#### GIVEN TASK:
Every record below should be printed exactly as given.

/---

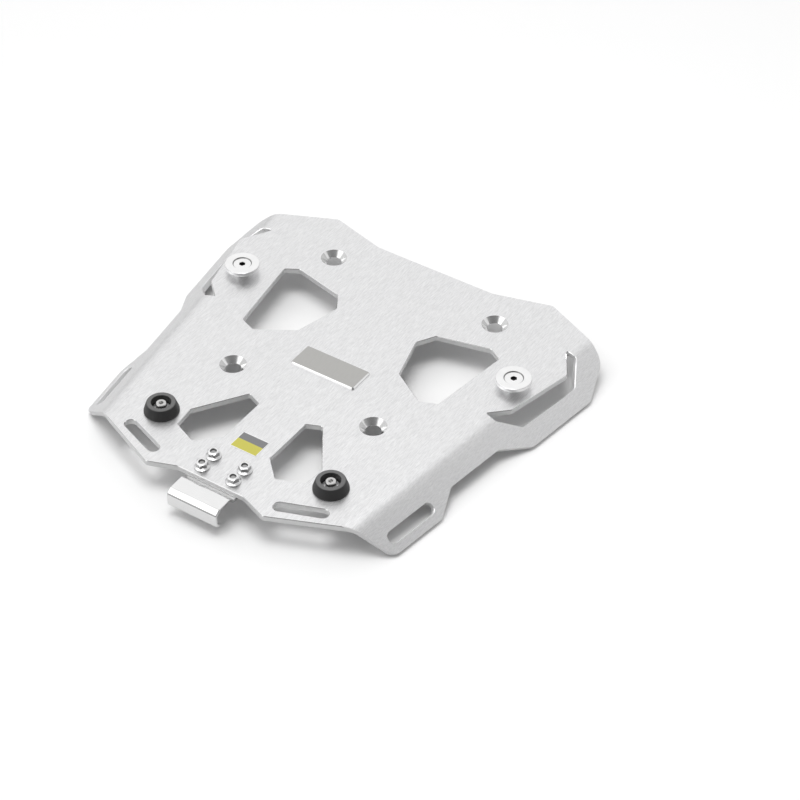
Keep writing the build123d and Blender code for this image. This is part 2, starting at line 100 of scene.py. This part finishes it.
def mix_colour(tree, factor, first, second):
    """Blend two colours."""
    node = tree.nodes.new("ShaderNodeMix")
    node.data_type = "RGBA"
    fill(tree, node.inputs["Factor"], factor)
    fill(tree, node.inputs[6], first)
    fill(tree, node.inputs[7], second)
    return node.outputs[2]


def remap(tree, value, low, high, to_low, to_high):
    """Stretch a range of values to another range, and hold it there."""
    node = add(tree, "MapRange", Value=value, From_Min=low, From_Max=high, To_Min=to_low, To_Max=to_high)
    return node.outputs["Result"]


def grey(level):
    """A neutral colour."""
    return (level, level, level, 1.0)


def tinted(tree, level, tone):
    """A colour whose three parts are scaled by a value that changes over the surface."""
    colour = add(tree, "CombineColor")
    for channel, part in zip(("Red", "Green", "Blue"), tone):
        fill(tree, colour.inputs[channel], math(tree, "MULTIPLY", level, part))
    return colour.outputs[0]


def own_place(tree):
    """The place on the object itself, in metres."""
    return add(tree, "TexCoord").outputs["Object"]


def facing_up(tree):
    """How far the surface faces up: 1 on a level top, 0 on an upright wall."""
    return add(tree, "SeparateXYZ", Vector=add(tree, "NewGeometry").outputs["Normal"]).outputs["Z"]


def upward_mask(tree, low, high):
    """A mask of what faces up: 0 where that is at most low, and 1 from high."""
    return remap(tree, facing_up(tree), low, high, 0.0, 1.0)


def new_material(name):
    """An empty node material with its surface shader: returns the material, its tree and the shader."""
    material = bpy.data.materials.new(name)
    material.use_nodes = True
    tree = material.node_tree
    tree.nodes.clear()
    shader = tree.nodes.new("ShaderNodeBsdfPrincipled")
    output = tree.nodes.new("ShaderNodeOutputMaterial")
    tree.links.new(shader.outputs["BSDF"], output.inputs["Surface"])
    return material, tree, shader


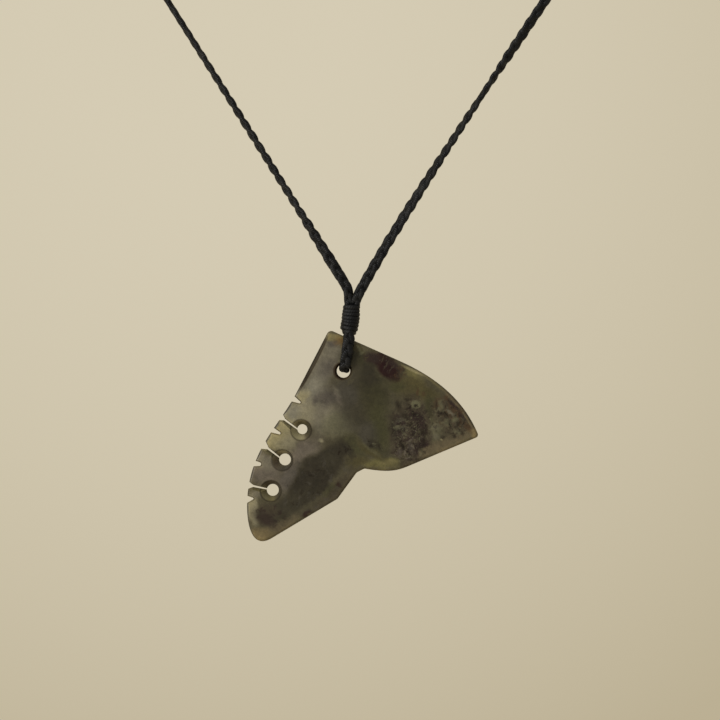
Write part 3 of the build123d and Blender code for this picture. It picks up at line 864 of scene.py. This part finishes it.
# A round pale floor lies well below the stone. The wall behind is pale beige, brightest in a soft pool of
# light above and left of the stone, and the studio in front is a neutral grey.
floor_radius = 450 * mm
floor_height = -360 * mm
floor_sides = 96
floor_angles = [i * 2 * math.pi / floor_sides for i in range(floor_sides)]
floor_rim = [(floor_radius * math.cos(a), floor_radius * math.sin(a), floor_height) for a in floor_angles]
floor_mesh = bpy.data.meshes.new("floor")
floor_mesh.from_pydata(floor_rim, [], [tuple(range(floor_sides))])
floor = bpy.data.objects.new("floor", floor_mesh)
bpy.context.scene.collection.objects.link(floor)
floor_mesh.materials.append(new_material("pale_floor", colour=(0.62, 0.56, 0.44), roughness=0.8)[0])

backdrop_lit = (0.665, 0.600, 0.455, 1)
backdrop_shaded = (0.500, 0.433, 0.296, 1)
studio_front = (0.43, 0.43, 0.43, 1)

# The pool of light: the direction of its middle, how strong it is there and how fast it fades
pool_middle = (-0.044, 0, 0.095)
pool_strength = 1.03
pool_fading = 19.7

world = bpy.data.worlds.new("studio")
bpy.context.scene.world = world
world.use_nodes = True
studio = world.node_tree
direction = add_node(studio, "ShaderNodeTexCoord").outputs["Generated"]
off_middle = add_node(studio, "ShaderNodeVectorMath", {
    0: direction, 1: (1, 0, 1), 2: [-value for value in pool_middle],
}, operation="MULTIPLY_ADD").outputs[0]
distance_squared = add_node(studio, "ShaderNodeVectorMath", {0: off_middle, 1: off_middle},
                            operation="DOT_PRODUCT").outputs["Value"]
lit_share = maths(studio, "MULTIPLY_ADD", distance_squared, -pool_fading, pool_strength, clamp=True)
backdrop = mixed(studio, lit_share, backdrop_shaded, backdrop_lit)
away = add_node(studio, "ShaderNodeSeparateXYZ", {0: direction}).outputs[1]
front_share = ramp(studio, away, 0.2, -0.3)
room = mixed(studio, front_share, backdrop, studio_front)
background = studio.nodes["Background"]
studio.links.new(room, background.inputs["Color"])
background.inputs["Strength"].default_value = 1.0

lamp_colour = (1.0, 0.98, 0.96)


def soft_light(name, place, size, power):
    """A square studio light at a place, turned towards the bore."""
    light = bpy.data.lights.new(name, "AREA")
    light.shape = "SQUARE"
    light.size = size
    light.energy = power
    light.color = lamp_colour
    made = bpy.data.objects.new(name, light)
    made.location = place
    made.rotation_euler = (bore_axis - Vector(place)).to_track_quat("-Z", "Y").to_euler()
    bpy.context.scene.collection.objects.link(made)
    return made


# One large light stands in front, to the left of the stone
soft_light("key_light", place=(-0.62, -0.52, 0.02), size=0.50, power=6.0)

# A light behind shows the stone's back, and makes no glints along the edges that the front view sees
back_light = soft_light("back_light", place=(0.32, 1.00, 0.00), size=0.24, power=5.0)
back_light.visible_glossy = False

\---

#### COMPLETED EXERCISE:
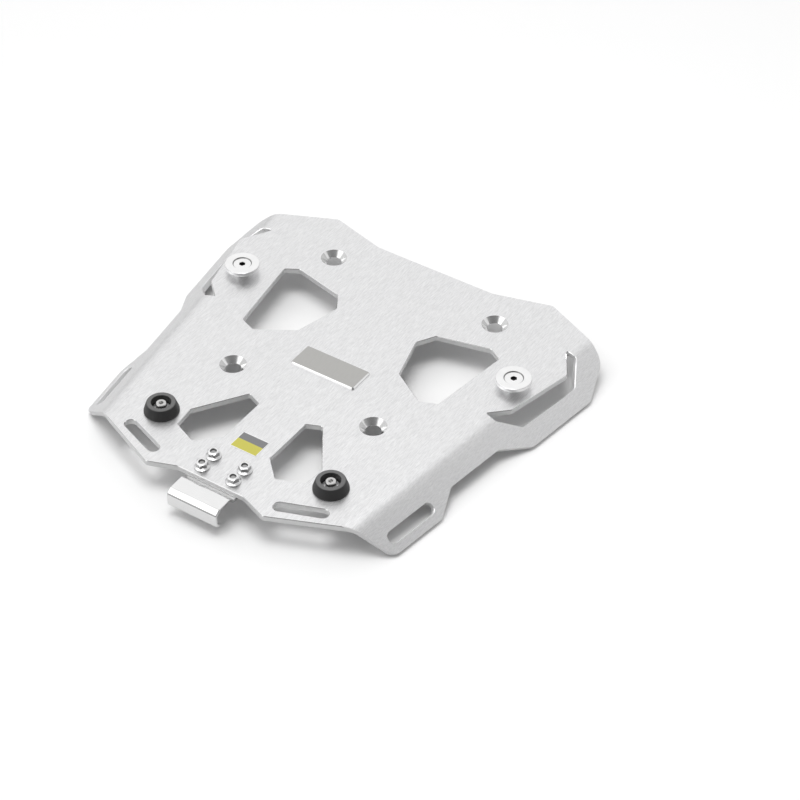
Keep writing the build123d and Blender code for this image. This is part 2, starting at line 100 of scene.py. This part finishes it.
def mix_colour(tree, factor, first, second):
    """Blend two colours."""
    node = tree.nodes.new("ShaderNodeMix")
    node.data_type = "RGBA"
    fill(tree, node.inputs["Factor"], factor)
    fill(tree, node.inputs[6], first)
    fill(tree, node.inputs[7], second)
    return node.outputs[2]


def remap(tree, value, low, high, to_low, to_high):
    """Stretch a range of values to another range, and hold it there."""
    node = add(tree, "MapRange", Value=value, From_Min=low, From_Max=high, To_Min=to_low, To_Max=to_high)
    return node.outputs["Result"]


def grey(level):
    """A neutral colour."""
    return (level, level, level, 1.0)


def tinted(tree, level, tone):
    """A colour whose three parts are scaled by a value that changes over the surface."""
    colour = add(tree, "CombineColor")
    for channel, part in zip(("Red", "Green", "Blue"), tone):
        fill(tree, colour.inputs[channel], math(tree, "MULTIPLY", level, part))
    return colour.outputs[0]


def own_place(tree):
    """The place on the object itself, in metres."""
    return add(tree, "TexCoord").outputs["Object"]


def facing_up(tree):
    """How far the surface faces up: 1 on a level top, 0 on an upright wall."""
    return add(tree, "SeparateXYZ", Vector=add(tree, "NewGeometry").outputs["Normal"]).outputs["Z"]


def upward_mask(tree, low, high):
    """A mask of what faces up: 0 where that is at most low, and 1 from high."""
    return remap(tree, facing_up(tree), low, high, 0.0, 1.0)


def new_material(name):
    """An empty node material with its surface shader: returns the material, its tree and the shader."""
    material = bpy.data.materials.new(name)
    material.use_nodes = True
    tree = material.node_tree
    tree.nodes.clear()
    shader = tree.nodes.new("ShaderNodeBsdfPrincipled")
    output = tree.nodes.new("ShaderNodeOutputMaterial")
    tree.links.new(shader.outputs["BSDF"], output.inputs["Surface"])
    return material, tree, shader


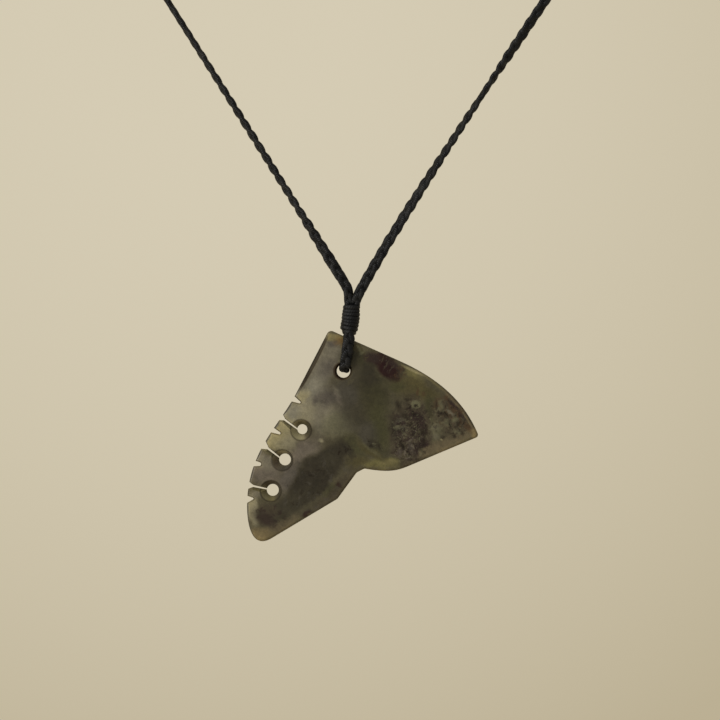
Write part 3 of the build123d and Blender code for this picture. It picks up at line 864 of scene.py. This part finishes it.
# A round pale floor lies well below the stone. The wall behind is pale beige, brightest in a soft pool of
# light above and left of the stone, and the studio in front is a neutral grey.
floor_radius = 450 * mm
floor_height = -360 * mm
floor_sides = 96
floor_angles = [i * 2 * math.pi / floor_sides for i in range(floor_sides)]
floor_rim = [(floor_radius * math.cos(a), floor_radius * math.sin(a), floor_height) for a in floor_angles]
floor_mesh = bpy.data.meshes.new("floor")
floor_mesh.from_pydata(floor_rim, [], [tuple(range(floor_sides))])
floor = bpy.data.objects.new("floor", floor_mesh)
bpy.context.scene.collection.objects.link(floor)
floor_mesh.materials.append(new_material("pale_floor", colour=(0.62, 0.56, 0.44), roughness=0.8)[0])

backdrop_lit = (0.665, 0.600, 0.455, 1)
backdrop_shaded = (0.500, 0.433, 0.296, 1)
studio_front = (0.43, 0.43, 0.43, 1)

# The pool of light: the direction of its middle, how strong it is there and how fast it fades
pool_middle = (-0.044, 0, 0.095)
pool_strength = 1.03
pool_fading = 19.7

world = bpy.data.worlds.new("studio")
bpy.context.scene.world = world
world.use_nodes = True
studio = world.node_tree
direction = add_node(studio, "ShaderNodeTexCoord").outputs["Generated"]
off_middle = add_node(studio, "ShaderNodeVectorMath", {
    0: direction, 1: (1, 0, 1), 2: [-value for value in pool_middle],
}, operation="MULTIPLY_ADD").outputs[0]
distance_squared = add_node(studio, "ShaderNodeVectorMath", {0: off_middle, 1: off_middle},
                            operation="DOT_PRODUCT").outputs["Value"]
lit_share = maths(studio, "MULTIPLY_ADD", distance_squared, -pool_fading, pool_strength, clamp=True)
backdrop = mixed(studio, lit_share, backdrop_shaded, backdrop_lit)
away = add_node(studio, "ShaderNodeSeparateXYZ", {0: direction}).outputs[1]
front_share = ramp(studio, away, 0.2, -0.3)
room = mixed(studio, front_share, backdrop, studio_front)
background = studio.nodes["Background"]
studio.links.new(room, background.inputs["Color"])
background.inputs["Strength"].default_value = 1.0

lamp_colour = (1.0, 0.98, 0.96)


def soft_light(name, place, size, power):
    """A square studio light at a place, turned towards the bore."""
    light = bpy.data.lights.new(name, "AREA")
    light.shape = "SQUARE"
    light.size = size
    light.energy = power
    light.color = lamp_colour
    made = bpy.data.objects.new(name, light)
    made.location = place
    made.rotation_euler = (bore_axis - Vector(place)).to_track_quat("-Z", "Y").to_euler()
    bpy.context.scene.collection.objects.link(made)
    return made


# One large light stands in front, to the left of the stone
soft_light("key_light", place=(-0.62, -0.52, 0.02), size=0.50, power=6.0)

# A light behind shows the stone's back, and makes no glints along the edges that the front view sees
back_light = soft_light("back_light", place=(0.32, 1.00, 0.00), size=0.24, power=5.0)
back_light.visible_glossy = False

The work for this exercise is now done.